Mais maintenant que tu n'es plus, tu me permettras, nonobstant la douleur incommensurable qui est mienne, de dire à tous nos amis et à tous ceux qui t'ont connu, ou peu connu, la joie que j'éprouve aujourd'hui de parler, haut et fort, de mon frère Abdelhakim, un homme cultivé, altruiste et dévoué en toute circonstance..., de cet homme qui gardait, malgré le poids des difficultés et des embarras au quotidien, l'espoir de connaître et de vivre des jours meilleurs dans son Algérie, pour laquelle, très jeune, il avait mis tout son poids dans la générosité du don de soi et du sacrifice.
Aujourd'hui, la volonté de Dieu s'est exprimée. Aujourd'hui, tu nous quittes, laissant un grand vide dans nos coeurs meurtris. Et les amis que nous sommes, parce qu'ayant été élevés dans la morale que tu as chérie, nous ne pouvons qu'arborer, avec fierté, les grandes qualités qui ont été les tiennes et la réussite du parcours par lequel tu as marqué ta vie, en attendant demain, cette inévitable reconnaissance de l'Histoire en un ardent témoignage pour le grand militant-intellectuel que tu fus.
Oui, effectivement, il faudrait que nous apprenions à ne plus verser des larmes de douleur quand nous perdons des êtres éveillés, éprouvés, bref valeureux comme toi, Abdelhakim. Il faudrait les célébrer dans la joie car, eux au moins, ils ont rempli leur vie et repartent fortunés, prospères et aisés, pour rencontrer Celui dont les comptes ne peuvent être altérés.

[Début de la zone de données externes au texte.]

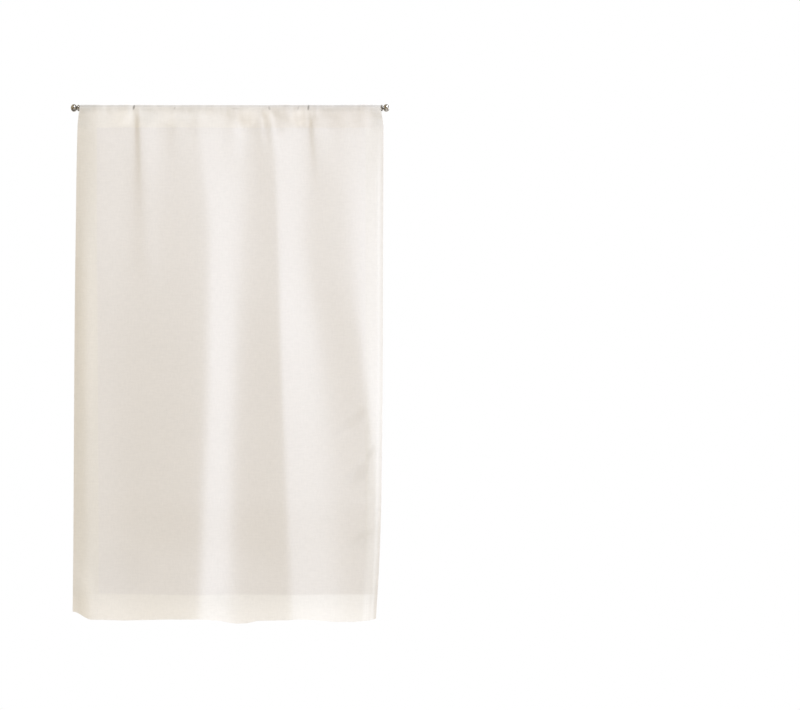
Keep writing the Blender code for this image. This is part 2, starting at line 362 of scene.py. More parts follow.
# Painted soft shades and painted light places, on the cloth's face alone: middle, half sizes, how
# far each leans to the right as it rises, and how dark it is, or how light where that is negative.
# All but the last two are in millimetres.
SOFT_SHADES = (
    # x, z, half width, half height, lean, darkness
    # Painted shade in the tucks on the rod
    (-191.5, 0.5, 2.8, 6.5, 0.2, 0.60),
    (157, 0.0, 2.6, 7.0, 0.1, 0.50),
    (-110, -1.0, 2.4, 4.0, 0.3, 0.20),
    (79, -1.5, 3.2, 5.0, -0.2, 0.28),
    (12, -2.0, 12.0, 2.5, 0.0, 0.12),
    (137, -0.5, 2.2, 6.0, 0.3, 0.18),
    # Painted shade in the drag wrinkles
    (242, -628, 22.0, 30.0, 1.1, 0.035),
    (256, -732, 30.0, 30.0, 0.6, 0.05),
    (281, -690, 8.0, 24.0, 0.4, 0.05),
    (262, -864, 28.0, 26.0, 0.8, 0.04),
    # Painted light places in the pocket
    (34, -19, 26.0, 25.0, 0.2, -0.09),
    (138, -19, 22.0, 24.0, 0.3, -0.10),
    (-214, -20, 26.0, 24.0, 0.2, -0.06),
    (-119, -20, 20.0, 24.0, 0.0, -0.05),
    (73, -18, 14.0, 22.0, 0.1, -0.07),
    (150, -31, 16.0, 10.0, 0.4, -0.07),
    (42, -32, 20.0, 9.0, 0.2, -0.035),
    (-208, -32, 20.0, 9.0, 0.3, -0.035),
    # Painted light places along the left hem
    (-284, -430, 26.0, 240.0, 0.0, -0.045),
    (-288, -970, 18.0, 70.0, 0.0, -0.05),
    # Wide painted shades in the bottom hem, in the pocket and at the lower left
    (-22, -1000, 46.0, 44.0, 0.0, 0.05),
    (-162, -15, 24.0, 22.0, 0.0, 0.08),
    (-88, -13, 56.0, 24.0, 0.0, 0.04),
    (-286, 0, 38.0, 13.0, 0.0, 0.08),
    (200, 1, 116.0, 12.0, 0.0, 0.06),
    (-224, -926, 84.0, 60.0, 0.0, 0.03),
)
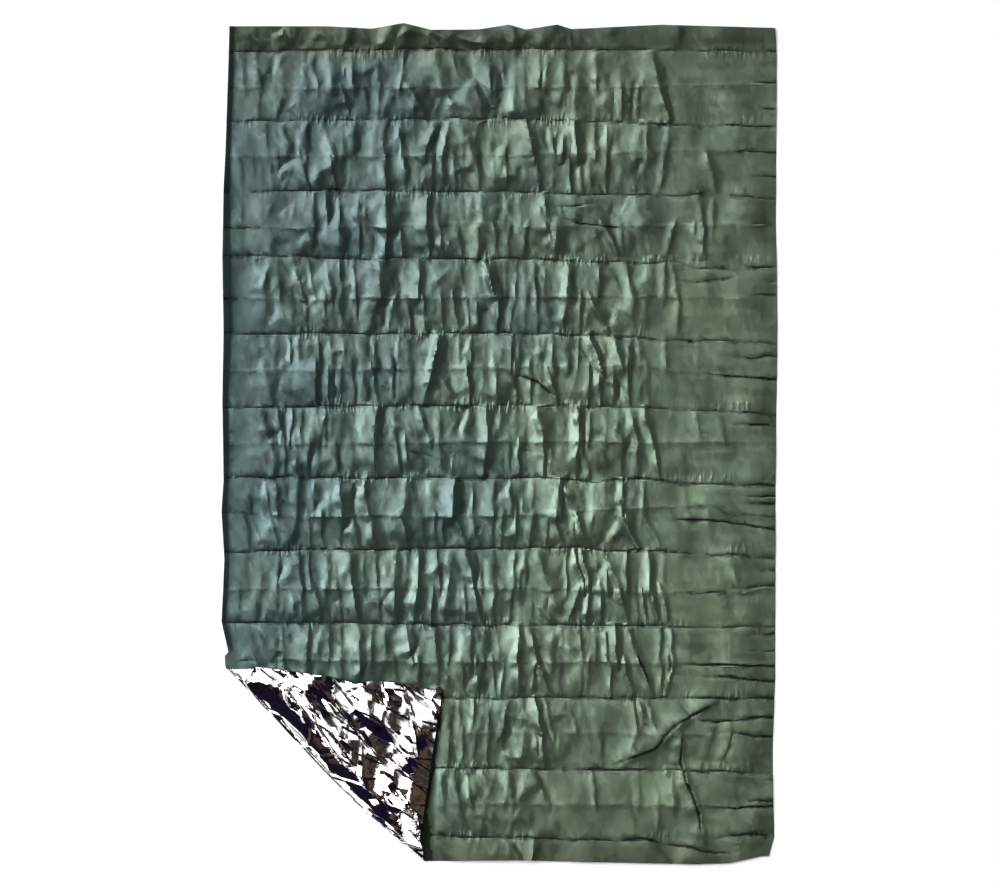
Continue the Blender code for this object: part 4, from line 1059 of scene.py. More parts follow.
class LaidFilm:
    """The film's shape as it lies: outline, creases, pleats, crumples and turned-over corner."""

    def __init__(self, columns: int, rows: int, corner: TurnedCorner) -> None:
        """Lay a grid of points out flat inside the uneven outline.

        Args:
            columns: how many points across.
            rows: how many points along.
            corner: the corner that is turned over.
        """
        share_x, share_y = np.meshgrid(np.linspace(0.0, 1.0, columns), np.linspace(0.0, 1.0, rows))
        first_x = (share_x - 0.5) * LAID_WIDTH
        first_y = (share_y - 0.5) * LAID_LENGTH
        self.x = along(LEFT_EDGE, first_y) * (1.0 - share_x) + along(RIGHT_EDGE, first_y) * share_x
        self.y = along(BOTTOM_EDGE, first_x) * (1.0 - share_y) + along(TOP_EDGE, first_x) * share_y
        self.corner = corner
        self.field = HeightField(wandered(self.x, WANDER_ACROSS, self.x, self.y),
                                 wandered(self.y, WANDER_ALONG, self.x, self.y))

    def pleat(self) -> None:
        """Raise the pleats of every band, and the folds that cross them."""
        add = self.field.add_fold
        for number, (top, bottom, pleats) in enumerate(BANDS):
            hold, overrun = (PINCH, HALF_PINCH), (PLEAT_OVERRUN, HALF_OVERRUN)
            if number % 2 == 0:
                hold, overrun = hold[::-1], overrun[::-1]
            for x_top, x_bottom, left, right, grade in pleats:
                add(Fold((x_top, top), (x_bottom, bottom), left, right, grade, hold, overrun))
            for fold in fine_pleats(top, bottom):
                add(fold)
        for fold in folds((*CROSS_FOLDS, *BRIGHT_FOLDS)):
            add(fold)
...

Frère Abdelhakim, l'hommage que je te rends présentement au nom de notre amitié profonde, ne peut être à la hauteur d'un militant comme toi, mais tu sauras m'excuser car, en pareille circonstance, la charge émotionnelle ne consent pas à ce que j'aille plus loin. Par contre, je dois te dire que tu peux te reposer en paix..., ta vie a été un exemple de droiture, d'humilité, de bonté, de conscience, de fidélité et enfin de courage, des valeurs rares aujourd'hui.
Que veux-tu de plus? Pourvu que nous puissions nous présenter, demain, devant le Miséricordieux, avec les mêmes qualités, sinon avec quelques-unes...
Repose en paix..., tu l'as bien méritée!